Avec la fermeture de l'usine de Ford à Blanquefort près de Bordeaux et les menaces qui pèsent sur l'aciérie d'Ascoval, un tel scénario aurait fait désordre pour le ministre de l'Économie et des Finances, secoué par ailleurs par le refus de Bruxelles de valider la fusion entre Alstom et Siemens ou, encore, par le coup de force de l'État hollandais dans Air France-KLM. Il n'en sera rien: une usine sera construite en France et l'État s'active pour que la deuxième le soit aussi.
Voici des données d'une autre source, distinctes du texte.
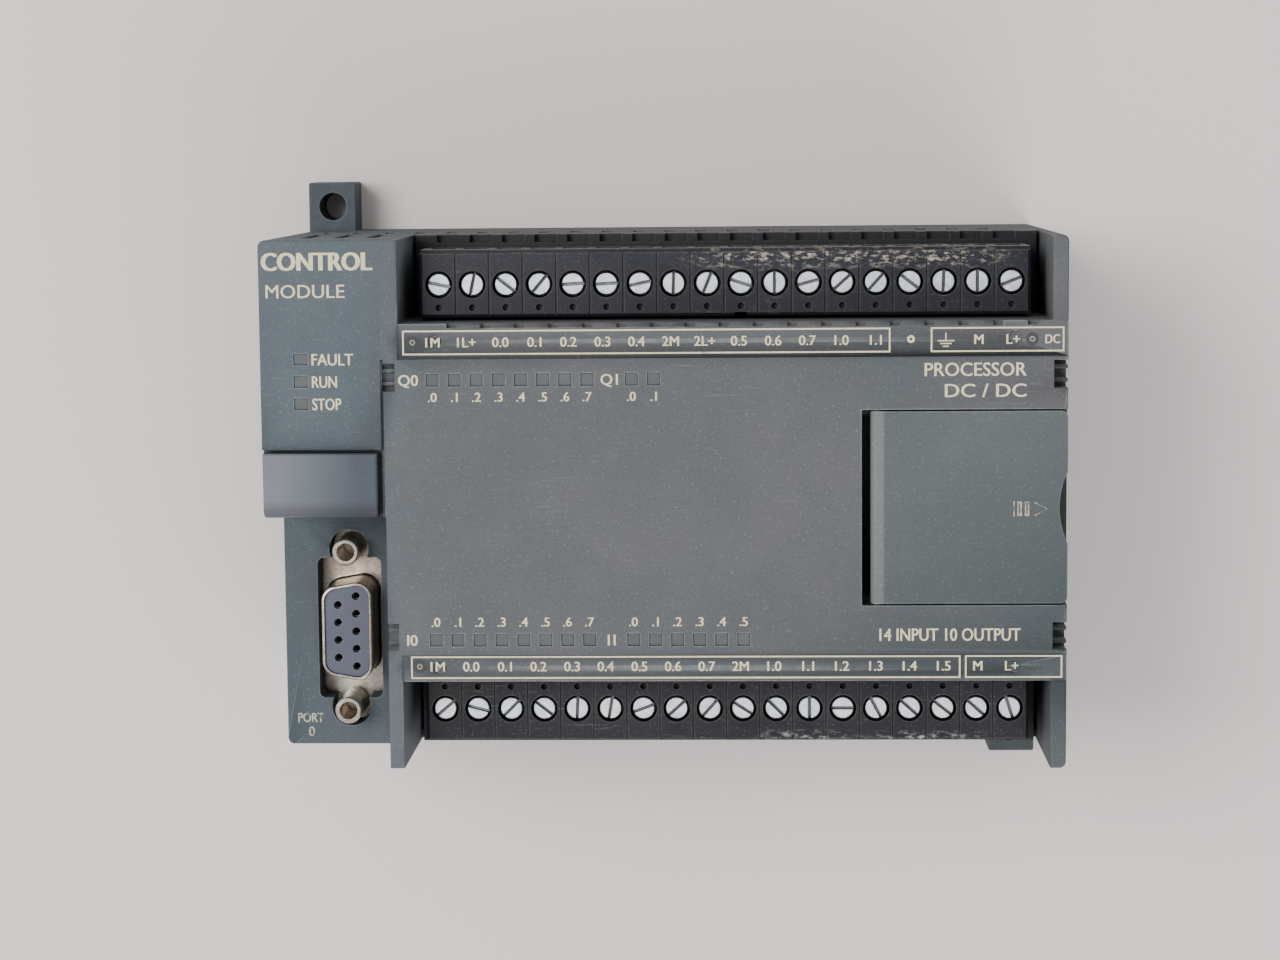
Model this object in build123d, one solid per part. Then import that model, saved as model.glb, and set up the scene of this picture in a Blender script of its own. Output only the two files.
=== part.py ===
"""Compact programmable controller: two-shell housing, three circuit boards, plug-off terminal blocks.

Millimetres. +X runs along the module, +Y towards its upper long side, +Z out of its front.
The origin is the middle of the back face, which rests on a wall, a rail or a table.
"""
from build123d import *
import math
import os

# ---- housing, driving sizes ----
body_width = 120.5
body_height = 80.0
body_depth = 62.0
seam_z = 20.0                # the back and front shells meet here
face_wall = 2.0              # front and back walls
end_wall = 2.0               # left and right walls
long_wall = 1.4              # upper and lower walls
corner_round = 1.0
edge_round = 0.4

# ---- mounting lugs and their holes ----
lug_width = 7.6
lug_reach = 8.0
lug_thickness = 8.7
lug_hole_radius = 2.3        # clearance for an M4 screw
lug_hole_inset = 4.0         # hole centre from the lug's outer side and from the housing

# ---- left column, port corner ----
bay_left_inset = 20.75       # left side of the terminal bays, from the housing's left side
bay_right_inset = 2.35       # thickness of the right cheek
column_width = 18.25         # column beside the panel, up to the groove
groove_width = 0.5
groove_depth = 0.8
port_step_height = 38.3      # from the lower side up to the step
port_face_z = 42.4
cheek_thickness = 2.2        # wall between the port corner and the lower bay
skirt_top_z = 30.5           # the front shell is divided here, see divide_front_housing
division_offset = 0.35       # other divisions lie this far from the nearest wall

# ---- terminal bays ----
upper_bay_height = 12.6
lower_bay_height = 13.3
bay_rim_z = 37.4             # top of the low outer wall of each bay, under the header's lip
bay_inner_wall = 2.0

# ---- terminal blocks ----
pole_pitch = 5.08
pole_end_clear = 2.2         # least gap from the last pole's cell to the bay's end
block_end_wall = 0.4
block_height = 10.2
block_gap = 0.5              # from the bay's inner wall
block_front_z = 54.5
block_seat_gap = 0.3         # between block and header when plugged in
block_chamfer = 0.5
block_step_z = 1.6           # the outer edge steps in this far below the front
block_step = 0.5
screw_inset = 5.0            # screw line from the block's inner side
screw_head_radius = 1.75
screw_hole_gap = 0.3          # round each screw head
screw_shank_radius = 1.2
screw_recess = 0.4
screw_head_height = 1.8
screw_slot_width = 0.5
screw_slot_depth = 0.9
test_hole_offset = 3.5       # small test-probe dimple, from the screw towards the panel
test_hole_radius = 0.5
key_width = 1.8               # coding notch in the block's inner side
key_depth = 0.6
key_height = 5.0
seam_groove_width = 0.2
seam_groove_depth = 0.15
clamp_width = 3.7
clamp_length = 4.6
clamp_height = 5.8
clamp_wall = 0.6
clamp_clearance = 0.1
clamp_base_z = 43.6
thread_clearance = 0.05
contact_size = 1.6
contact_clearance = 0.1
pin_size = 1.0

# ---- pin headers ----
header_end_gap = 0.5
header_side_gap = 0.3
header_top_z = 39.8
header_notch_width = 3.4
header_notch_depth = 1.3
header_notch_reach = 1.2
header_lip_root = 0.5         # the lip over the bay's rim starts this far inside the bar
pin_top_z = 49.0
pin_tail = 1.2               # pins pass this far below the board

# ---- circuit boards ----
board_thickness = 1.6
board_edge_gap = 0.4
power_board_z = 12.0
io_board_z = 31.4
cpu_board_z = 44.0
cpu_board_top_gap = 1.4       # from the walls of the terminal bays
cpu_board_low_gap = 2.7
post_radius = 2.8
post_pilot_radius = 1.1
board_screw_radius = 1.05
board_screw_head_radius = 2.2
board_screw_head_height = 1.4
board_screw_length = 8.0
spacer_radius = 2.2
spacer_inset_x = 5.0
spacer_inset_y = 2.5
post_inset_x = 7.0
low_post_y = -5.5            # the post beside the port connector stands further in

# ---- label strips and panel edges ----
strip_sink = 0.4             # the strips lie this far below the panel
upper_strip_height = 5.3
lower_strip_height = 4.1
strip_notch_width = 1.5
strip_notch_depth = 0.7
hinge_socket_width = 2.0
hinge_socket_height = 4.2
hinge_socket_depth = 4.0
hinge_socket_left_depth = 1.6 # the left two stop on a web
hinge_rib_drop = 1.2          # ribs in the sockets, below the front
hinge_rib = 0.5
strip_pin_radius = 1.0       # round witness marks at the strips' ends
strip_pin_depth = 0.25

# ---- indicator windows ----
lamp_window = 1.9
lamp_pitch = 3.31
lamp_clearance = 0.05
lamp_sink = 0.2
upper_lamp_drop = 3.1        # from the panel's upper edge
lower_lamp_rise = 2.3        # from the panel's lower edge
lamp_first_inset = 25.85     # first lamp, from the housing's left side
lamp_bank = 8
output_second_bank = 2
input_second_bank = 6
lamp_bank_gap = 2            # second bank starts this many pitches later than the next lamp would
status_window_width = 2.1
status_window_height = 1.7
status_pitch = 3.35
status_count = 3
status_inset_x = 6.15
status_inset_y = 17.8
led_size = 1.4
led_height = 1.6
led_gap = 0.3

# ---- access door ----
door_width = 30.6            # from the housing's right side
door_height = 29.4
door_centre_y = -0.5
door_thickness = 2.0
door_side_gap = 0.25
door_barrel_radius = 1.0
door_barrel_gap = 1.3
door_trunnion_radius = 0.5
door_trunnion_length = 0.9
trunnion_clearance = 0.06
trunnion_end_gap = 0.2
door_rest_gap = 0.1
door_notch_height = 10.8     # hollow for a fingertip, an arc in plan
door_notch_depth = 1.2
pocket_wall = 1.6
pocket_ledge = 1.0
pocket_floor_z = 48.0
pocket_floor = 1.8

# ---- cartridge cover and its well ----
cover_width = 17.3
cover_height = 9.8
cover_rise = 0.6             # crown above the front face
cover_left_gap = 0.15
cover_top_gap = 0.5
cover_right_gap = 0.6
cover_lip_round = 1.4
cover_prong = 1.0
cover_prong_height = 4.6
cover_prong_depth = 6.0
well_bottom_z = 46.0
well_left_inset = 2.25
well_width = 13.6
well_lower_wall = 2.0
well_height = 6.7
well_upper_wall = 1.5         # beyond the cover's upper side
well_skin = 1.0               # wall of the column that covers the well's lower side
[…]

30 à 50 reclassements des salariés de l'usine de Ford de Blanquefort

Les obstacles d'ordre administratif soulevés par Safran ont en effet été levés pour son projet de création d'une usine de fabrication de pièces en 3D. Le groupe aéronautique a confirmé ce mercredi le choix du Haillan, près de Bordeaux. Un accord avec la région Nouvelle-Aquitaine a permis à Safran "d'obtenir le soutien nécessaire", selon Philippe Petitcolin, pour la création d'un campus global regroupant des activités de recherche, de développement, de production et d'usinage. La construction devrait commencer en 2020 pour une ouverture en 2021. Au total, 200 emplois seront créés, avec la possibilité de reclasser 30 à 50 salariés de Ford de l'usine voisine de Blanquefort.

Le Maire promet des réponses d'ici à 15 jours pour la deuxième usine

L'implantation d'un deuxième site en France, pour la construction cette fois de pièces en carbone, n'est pas encore gagnée. Permettant de créer une centaine d'emplois, cette implantation pourrait néanmoins se faire sur un site proche de l'usine de Safran de Villeurbanne qui produit déjà de telles pièces. Mais, ceinturée par des habitations, celle-ci ne peut pas être agrandie.

Mardi, Bruno Le Maire, à l'issue d'une rencontre avec Philippe Petitcolin, déclarait:

 "Il y a un certain nombre de difficultés à régler. Nous voulons les régler. Je suis prêt à répondre aux questions concrètes soulevées par Safran. Il y a des difficultés liées au coût du terrain. Le président de Lyon Métropole s'est engagé à le réduire sur l'un des deux sites potentiels. Il y a ensuite des difficultés qui relèvent de l'État. Elles tiennent au coût du raccordement [en électricité et en gaz, Ndlr], aux dispositions liées à l'environnement, au soutien à la recherche et à l'innovation."

Il ajoutait :

"J'ai demandé à mes services d'apporter sous 15 jours des réponses très concrètes aux demandes de Philippe Petitcolin pour qu'il puisse prendre une décision positive sur ce site. Il y a d'autres sites à l'étranger en concurrence. Il faut se battre."

Safran dispose aujourd'hui de deux autres usines de production de pièces en carbone  aux États-Unis et en Malaisie. Pour autant, l'affaire semble bien engagée en France. On imagine mal Bruno Le Maire revenir dans 15 jours en disant qu'il n'a pu trouver les réponses à Safran.

"Tout cela montre que nous avons des efforts importants à faire pour simplifier nos procédures et permettre à nos industriels de se développer en France. Il faut tirer toutes les leçons de ce qu'il s'est passé avec Safran", a expliqué le ministre.

Le plus triste dans cette histoire, c'est qu'il aura fallu un tel coup de gueule pour sensibiliser les pouvoirs publics.